Получив секретную записку от полковника и тщательно припрятав ее на случай, если бы персияне его захватили, Вани поздней ночью спустился со стены. Он осторожно пролез мимо неприятельских караулов и, рискуя на каждом шагу своей жизнью, добрался в конце концов до родового селения Касапет, отстоявшего примерно в двадцати верстах от замка. В селении жили его отец и брат с семьями, и Вани-юзбаши точно знал, что у них есть запасы хлеба, надежно спрятанные от мародеров. Младшего брата своего по имени Акоп он тотчас же отослал в Елизаветполь с донесением от Карягина, а сам вместе с родными принялся заготавливать продовольствие. Следующей ночью, еще до наступления рассвета в Шах-Булах были благополучно доставлены сорок больших свежеиспеченных хлебов, изрядный запас чеснока и других овощей — полковник Карягин и Котляревский разделили все это между своими людьми, взяв для самих себя порцию, равную с остальными.

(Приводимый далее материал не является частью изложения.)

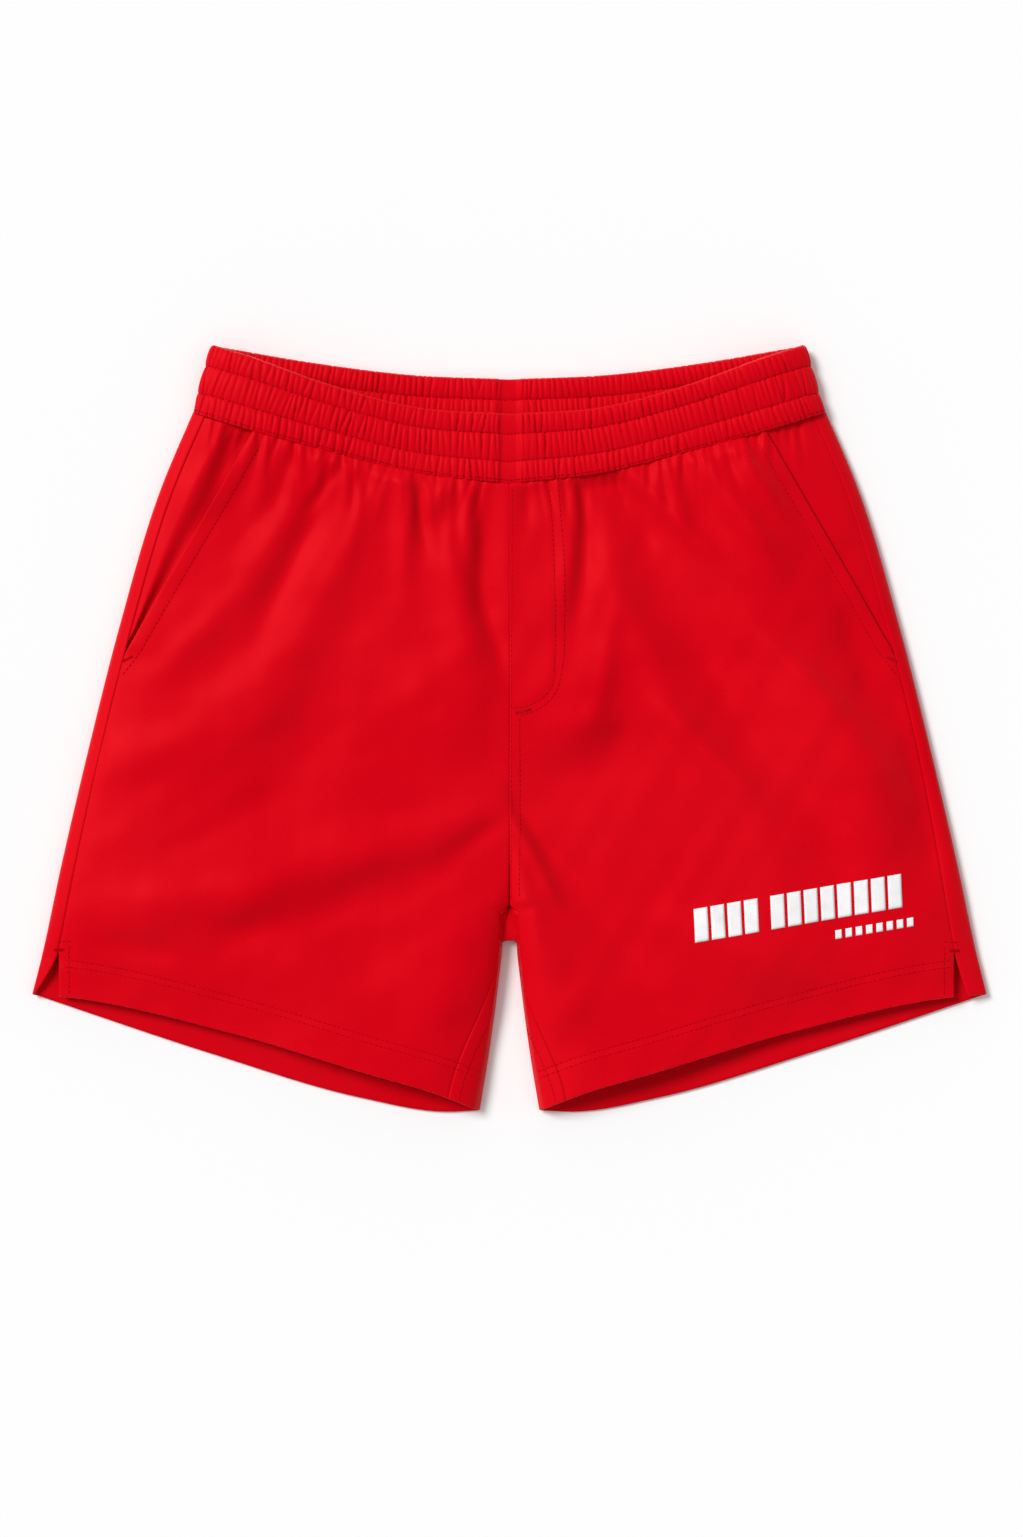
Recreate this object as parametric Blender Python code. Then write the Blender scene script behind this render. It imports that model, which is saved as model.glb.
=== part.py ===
"""Pull-on boxing shorts laid flat on their back, front side up.

Frame: +X to the wearer's left, +Y towards the waist, +Z up; the shorts rest on z = 0 and the origin is
under the middle of their bounding box. Every cloth piece is a closed sheet cut from two smooth covers, the
upper one (front) and the lower one (back), which meet in a rounded fold along the outline of the garment.
The two halves join at the centre seams, x = 0, which is also the line that the shorts fold along.

The left half hangs from the empty fold_line, which lies on the fold's axis. All sizes are in millimetres.
"""

import bpy
import numpy as np
from mathutils.bvhtree import BVHTree

MM = 0.001

# --- Driving dimensions -------------------------------------------------------------------------------
SEAM_GAP = 0.25  # half the clearance between two sewn pieces
CLOTH = 0.8  # shell fabric with its seam allowances
LINING = 0.6  # pocket lining
CASING_WALL = 0.7
CASING_DEPTH = 4.4  # waistband through its thickness, gathers included
ELASTIC_DEPTH = 1.2
ELASTIC_MARGIN = 2.6  # elastic edge to casing edge
BODY_HEIGHT = 20.0  # top of the front panels above the table
WAIST_HEIGHT = 18.0
FOLD_RADIUS = 4.0  # height of the outline's fold, panels
WAIST_FOLD_RADIUS = 7.0
OUTER_DOME = 70.0  # how far in from the side the front has risen to its full height
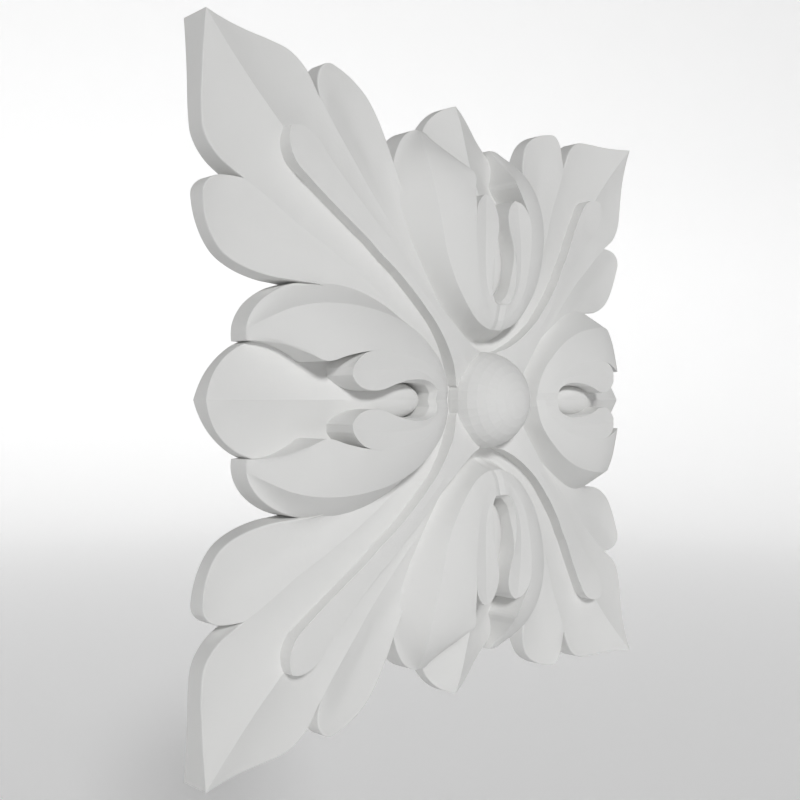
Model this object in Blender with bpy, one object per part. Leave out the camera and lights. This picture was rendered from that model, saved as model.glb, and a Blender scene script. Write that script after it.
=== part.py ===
"""Square carved rosette: four corner leaves, four folded buds, a ribbed star and a round centre boss."""
import math
import bmesh
import bpy

# Driving sizes in metres. Every other size below is a share of HALF.
HALF = 0.075            # centre to a leaf tip, along X or Z
BOSS_RADIUS = 0.1548    # ball in the middle
BOSS_HEIGHT = 0.1749    # ball centre above the back face
BOSS_SEGMENTS = 32
BOSS_RINGS = 16
PLINTH_REACH = 0.37     # plain core behind the carving
PLINTH_HEIGHT = 0.12
SINK = 0.05             # how far the pieces run past the back before it is cut flat

# Guide lines as (out along the axis, sideways, height). Each runs from the outside in.
# Corner leaf: edge, hollow, slope and crest. Past the notch the edge is the ridge it shares with
# its side lobe.
LEAF_EDGE = [(1.0, 1.0, 0.103), (0.9935, 0.900, 0.080), (0.989, 0.790, 0.067), (0.979, 0.697, 0.063),
             (0.938, 0.639, 0.0675), (0.861, 0.592, 0.074), (0.830, 0.5745, 0.0795), (0.80, 0.556, 0.084),
             (0.75, 0.523, 0.092), (0.70, 0.489, 0.100), (0.60, 0.428, 0.121), (0.50, 0.358, 0.146),
             (0.42, 0.296, 0.163), (0.335, 0.222, 0.168), (0.205, 0.055, 0.149), (0.181, -0.012, 0.1435)]
LEAF_HOLLOW = [(1.0, 1.0, 0.103), (0.973, 0.905, 0.082), (0.958, 0.830, 0.071), (0.930, 0.743, 0.065),
               (0.895, 0.685, 0.066), (0.822, 0.633, 0.072), (0.797, 0.615, 0.0755), (0.772, 0.597, 0.079),
               (0.72, 0.560, 0.088), (0.675, 0.523, 0.098), (0.579, 0.450, 0.1205), (0.480, 0.373, 0.1465),
               (0.403, 0.309, 0.163), (0.325, 0.238, 0.173), (0.185, 0.080, 0.154), (0.13, -0.012, 0.142)]
LEAF_SLOPE = [(1.0, 1.0, 0.103), (0.951, 0.905, 0.087), (0.925, 0.857, 0.079), (0.885, 0.787, 0.073),
              (0.843, 0.738, 0.074), (0.786, 0.668, 0.077), (0.765, 0.654, 0.080), (0.742, 0.641, 0.083),
              (0.69, 0.606, 0.0925), (0.645, 0.568, 0.1025), (0.552, 0.478, 0.125), (0.452, 0.396, 0.153),
              (0.380, 0.325, 0.168), (0.308, 0.253, 0.179), (0.165, 0.100, 0.165), (0.06, -0.012, 0.142)]
LEAF_CREST = [(1.0, 1.0, 0.103), (0.930, 0.930, 0.095), (0.885, 0.885, 0.0925), (0.835, 0.835, 0.092),
              (0.790, 0.790, 0.0945), (0.745, 0.745, 0.097), (0.715, 0.715, 0.096), (0.690, 0.690, 0.094),
              (0.640, 0.640, 0.103), (0.600, 0.600, 0.113), (0.510, 0.510, 0.137), (0.420, 0.420, 0.160),
              (0.345, 0.345, 0.174), (0.275, 0.275, 0.184), (0.120, 0.120, 0.175), (-0.012, -0.012, 0.142)]
NOTCH = 5
LOBE_END = 13

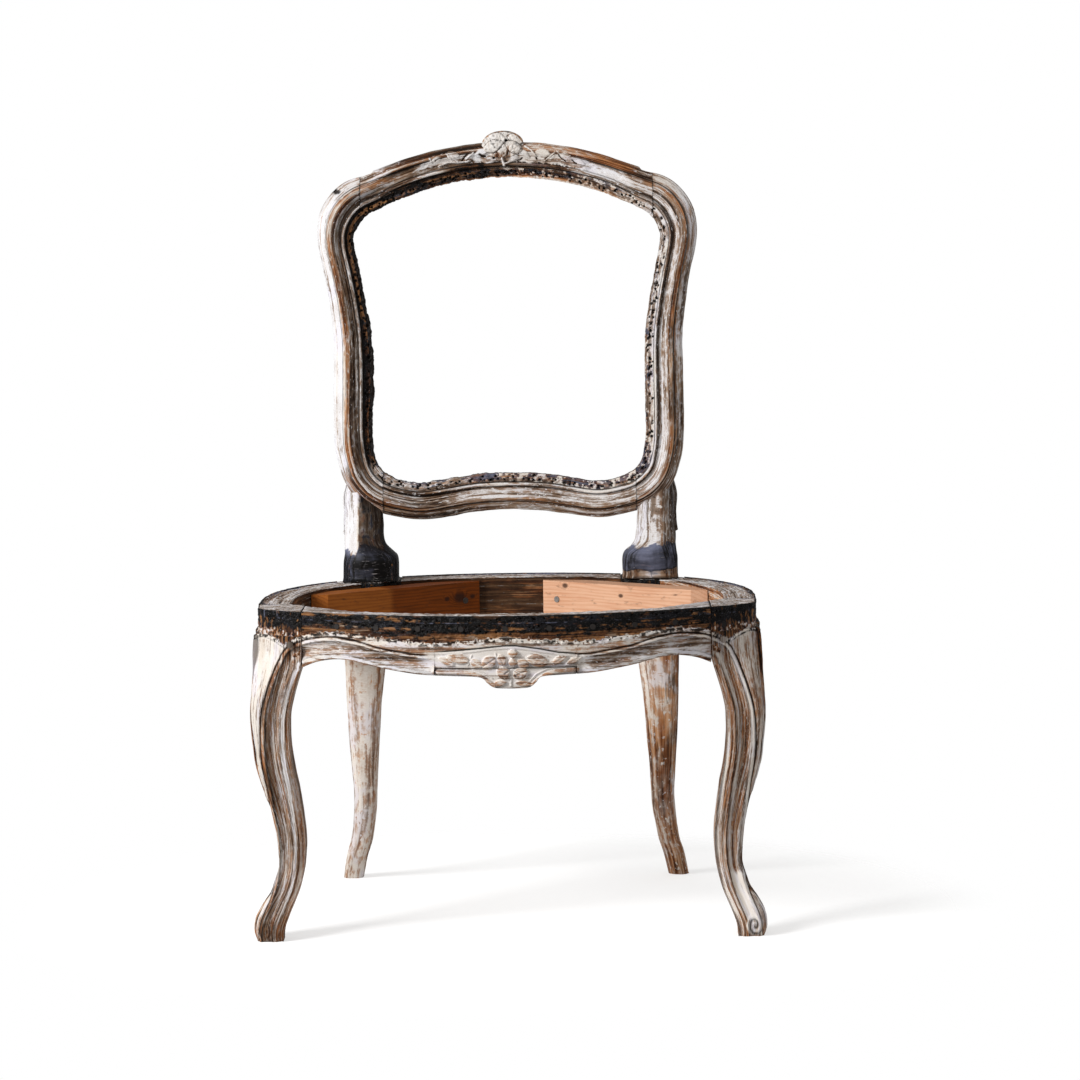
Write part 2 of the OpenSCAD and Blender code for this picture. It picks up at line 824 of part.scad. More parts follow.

Как и следовало ожидать, этот первый удачный опыт побудил Карягина повторить вылазку за провиантом, отрядив с проводником для этой цели поручика Васильева и пятьдесят солдат. Экспедиция вышла из крепости ночью, счастливо пробралась мимо лагеря персов, оставшись ими не замеченной, и уже на достаточном отдалении от персидского лагеря вдруг наткнулась на конный разъезд. Неприятель был истреблен егерями без единого выстрела, только холодным оружием — так, что никому из дозорных не удалось спастись. Русские тотчас же засыпали их кровь землей, а тела убитых стащили в овраг и завалили там камнями и кустарником — исключительно для того, чтобы скрыть направление своего передвижения. К рассвету продовольственная экспедиция была уже в Касапете, затем проследовала в Джермук, откуда начала движение обратно — с мукой, хлебом, с дюжиной голов скота, с вином, фруктами, овощами, с кислым молоком и даже с парой больших котлов для приготовления пищи. Все это солдаты навьючили на быков и наступившей ночью после небольшого и скоротечного боя благополучно прорвались обратно в замок.
Разумеется, после этого неприятелем были усилены караулы, и вылазки за провиантом пришлось прекратить. Тем не менее, находчивость и отвага Вани-юзбаши позволили русским просидеть за крепостными стенами еще неделю — пускай скудно, однако и без какой-то особенной крайности. Помимо этого, Карягин через дружественных армян получил достоверные сведения о расположении и о силах противника и даже личное послание от князя Цицианова, которое во многом определило дальнейшие планы и действия его отряда…
Однако долготерпение принца подходило к концу, и неминуемо приближалась развязка. В результате очередных переговоров был определен окончательный срок, после которого полковнику Карягину надлежало сдать крепость своим победителям — и наступал этот срок завтра утром…
За полторы недели относительного перемирия русский отряд отдохнул и оправился. Свободные от караулов нижние чины ночевали все вместе — под крышей, на старых персидских коврах или же на соломе, покрытой шинелями. Для каждого из офицеров было выделено отдельное помещение в домах, покинутых местными жителями — впрочем, и офицеров-то оставалось так мало, что поредевшими ротами часто командовали подпоручики.
По медицинской части у Мишки Павлова забот стало значительно меньше. Новых обитателей в лазарете не прибавлялось, некоторые умерли, но другие пошли на поправку. Тем не менее, он и красавица Каринэ, как и прежде, все дни и все ночи проводили вдвоем, с постоянной заботой ухаживая за ранеными — меняли им повязки, промывали раны, кормили, поили, стирали белье и выносили нечистоты. Как оказалась, милосердная девушка не избегала никакой, даже самой неблагодарной и грязной работы. Ну, и Мишка стыдился хоть в чем-то отстать от нее, с каждым днем обретая какие-то новые навыки, необходимые для облегчения людских страданий.
К общему сожалению, отошедших в иной мир увечных и раненых теперь хоронить приходилось без батюшки — с тех пор, как во время последнего боя на кладбище был персидскою саблей зарублен отец Василий, обязанности полкового священника исполнять стало некому. Из-за этого многие умирающие солдаты, почувствовав близкий конец, подзывали к себе Мишку Павлова, чтобы рассказать ему о самом сокровенном. Потому что принять исповедь «страха смертного ради» может любой православный.
От отца Василия, можно сказать, в наследство перешел к Павлову мешок со Священным Писанием и немудреной церковной утварью. Все же прочее имущество полкового лазарета составлял теперь походный медицинский саквояж, немного нащипанной корпии и несколько полос материи, которые следовало использовать для перевязок. Лазаретная повозка была разбита и разобрана по доскам на дрова, а мази и порошки, даже самого непонятного назначения, давным-давно закончились.